# DATA IN THIS EXERCISE
= = = = = = =
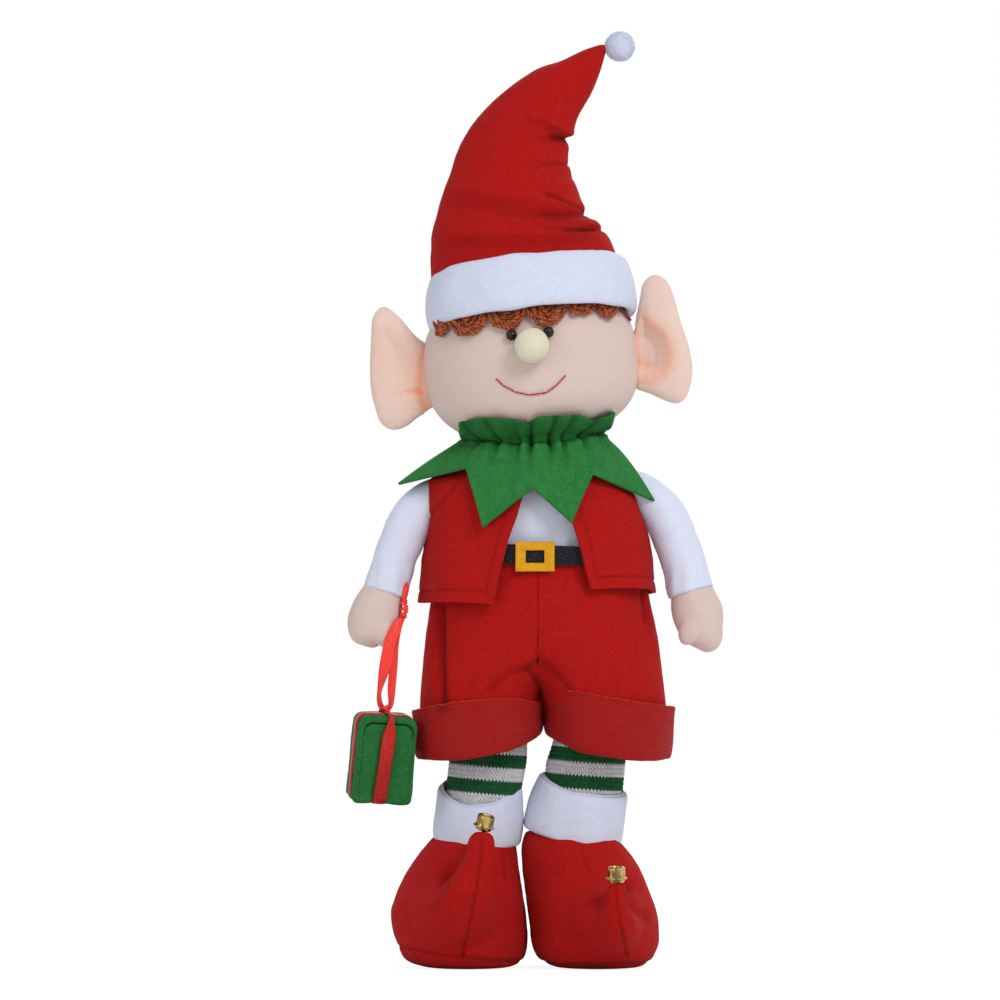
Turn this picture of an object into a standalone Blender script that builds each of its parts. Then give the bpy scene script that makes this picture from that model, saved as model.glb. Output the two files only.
= = = = = = =
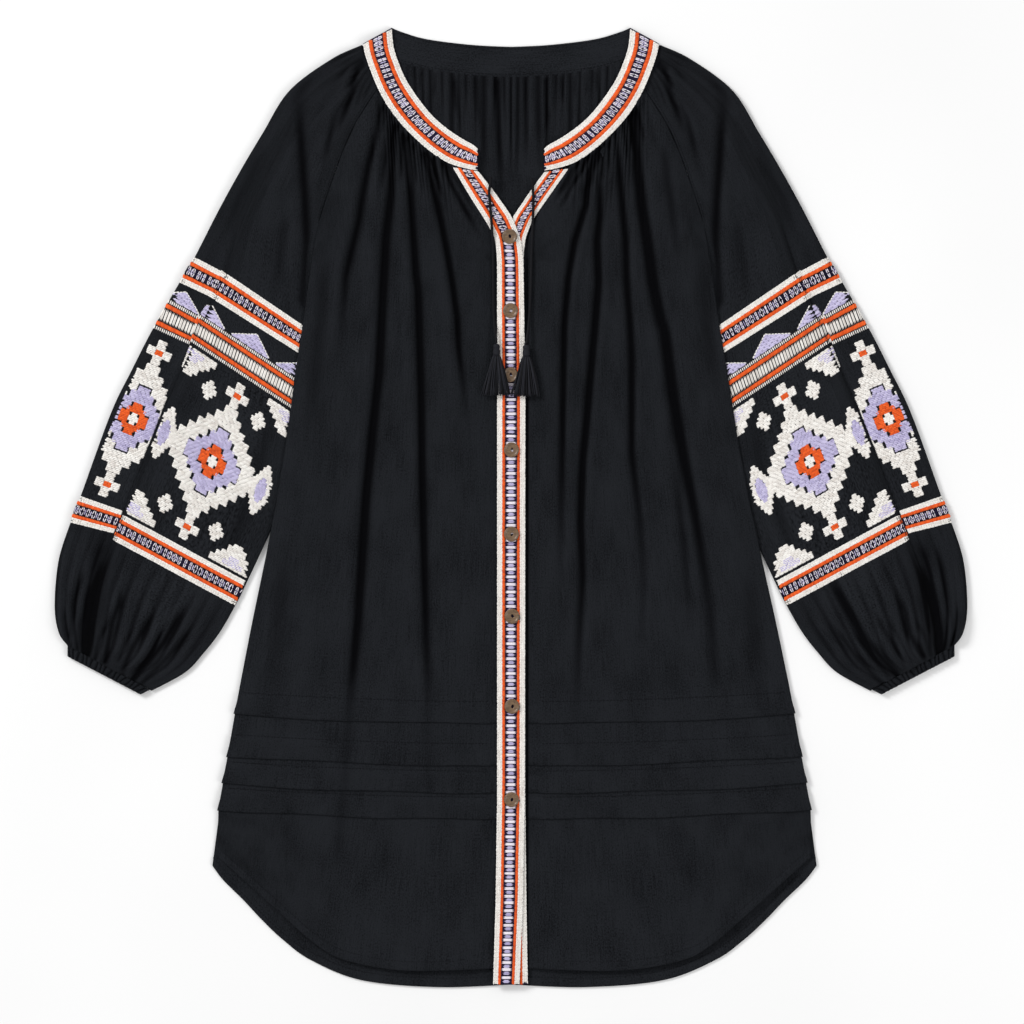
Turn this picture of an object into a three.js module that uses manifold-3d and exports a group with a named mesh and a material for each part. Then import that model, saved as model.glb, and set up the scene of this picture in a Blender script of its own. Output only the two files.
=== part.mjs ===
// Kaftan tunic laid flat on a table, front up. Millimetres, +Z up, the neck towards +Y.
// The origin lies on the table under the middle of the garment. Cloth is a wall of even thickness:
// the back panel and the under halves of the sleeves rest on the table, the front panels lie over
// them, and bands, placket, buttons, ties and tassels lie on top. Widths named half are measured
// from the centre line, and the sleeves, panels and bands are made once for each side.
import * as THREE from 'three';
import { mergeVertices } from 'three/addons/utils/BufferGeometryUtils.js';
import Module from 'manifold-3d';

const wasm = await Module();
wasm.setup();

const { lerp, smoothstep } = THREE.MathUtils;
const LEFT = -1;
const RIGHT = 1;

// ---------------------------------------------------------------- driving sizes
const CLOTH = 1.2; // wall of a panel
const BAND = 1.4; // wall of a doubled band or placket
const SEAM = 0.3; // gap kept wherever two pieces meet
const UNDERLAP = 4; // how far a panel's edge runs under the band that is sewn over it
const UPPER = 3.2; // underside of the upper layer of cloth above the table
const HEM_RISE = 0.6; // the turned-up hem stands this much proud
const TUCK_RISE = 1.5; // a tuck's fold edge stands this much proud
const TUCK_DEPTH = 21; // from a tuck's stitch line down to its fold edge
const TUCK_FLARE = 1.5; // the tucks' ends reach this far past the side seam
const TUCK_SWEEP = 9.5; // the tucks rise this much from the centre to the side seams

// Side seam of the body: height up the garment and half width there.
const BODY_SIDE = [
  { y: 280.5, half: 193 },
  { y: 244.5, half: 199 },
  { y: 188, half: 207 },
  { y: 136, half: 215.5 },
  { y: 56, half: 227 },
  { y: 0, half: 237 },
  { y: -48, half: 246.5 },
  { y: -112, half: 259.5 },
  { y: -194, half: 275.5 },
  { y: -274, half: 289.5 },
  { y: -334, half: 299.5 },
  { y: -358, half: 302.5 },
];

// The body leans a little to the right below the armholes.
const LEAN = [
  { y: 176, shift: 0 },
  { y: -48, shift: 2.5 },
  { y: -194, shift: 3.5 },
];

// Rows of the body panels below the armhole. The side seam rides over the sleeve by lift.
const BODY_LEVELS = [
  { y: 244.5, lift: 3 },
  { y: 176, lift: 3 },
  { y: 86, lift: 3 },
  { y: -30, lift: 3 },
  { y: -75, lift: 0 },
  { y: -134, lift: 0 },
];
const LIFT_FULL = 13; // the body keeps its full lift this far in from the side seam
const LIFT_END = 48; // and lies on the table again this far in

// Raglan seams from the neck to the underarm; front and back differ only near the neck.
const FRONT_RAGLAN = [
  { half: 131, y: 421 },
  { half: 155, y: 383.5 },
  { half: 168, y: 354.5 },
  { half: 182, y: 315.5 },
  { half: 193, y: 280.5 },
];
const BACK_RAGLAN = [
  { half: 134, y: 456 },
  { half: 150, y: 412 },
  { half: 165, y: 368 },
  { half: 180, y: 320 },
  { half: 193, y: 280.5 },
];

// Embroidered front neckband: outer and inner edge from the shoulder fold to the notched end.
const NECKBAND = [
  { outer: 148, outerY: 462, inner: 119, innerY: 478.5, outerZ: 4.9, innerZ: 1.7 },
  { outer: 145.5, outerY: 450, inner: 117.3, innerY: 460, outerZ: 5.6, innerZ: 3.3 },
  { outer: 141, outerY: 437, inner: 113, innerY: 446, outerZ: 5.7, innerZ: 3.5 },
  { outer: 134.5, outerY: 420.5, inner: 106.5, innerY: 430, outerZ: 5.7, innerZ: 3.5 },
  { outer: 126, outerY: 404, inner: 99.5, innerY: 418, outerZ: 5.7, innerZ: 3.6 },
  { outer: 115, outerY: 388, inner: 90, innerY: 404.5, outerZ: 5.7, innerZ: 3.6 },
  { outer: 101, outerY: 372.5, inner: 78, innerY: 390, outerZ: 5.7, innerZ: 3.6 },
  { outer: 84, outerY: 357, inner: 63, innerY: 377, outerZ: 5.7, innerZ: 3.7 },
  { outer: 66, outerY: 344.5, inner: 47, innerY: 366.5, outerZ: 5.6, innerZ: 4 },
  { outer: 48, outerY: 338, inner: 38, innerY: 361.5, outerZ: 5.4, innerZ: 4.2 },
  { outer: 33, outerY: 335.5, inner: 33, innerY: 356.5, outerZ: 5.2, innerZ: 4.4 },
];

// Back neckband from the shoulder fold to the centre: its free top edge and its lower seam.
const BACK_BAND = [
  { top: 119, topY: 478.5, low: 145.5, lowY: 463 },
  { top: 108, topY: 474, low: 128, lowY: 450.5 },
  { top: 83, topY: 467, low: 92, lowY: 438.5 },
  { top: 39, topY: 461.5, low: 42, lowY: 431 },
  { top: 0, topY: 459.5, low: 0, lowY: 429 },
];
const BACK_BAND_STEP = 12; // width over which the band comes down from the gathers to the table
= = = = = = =
# GIVEN REQUEST
For the entries shown above, give the number of lines that include the word "manifold", without any other text.

# TASK SOLUTION
2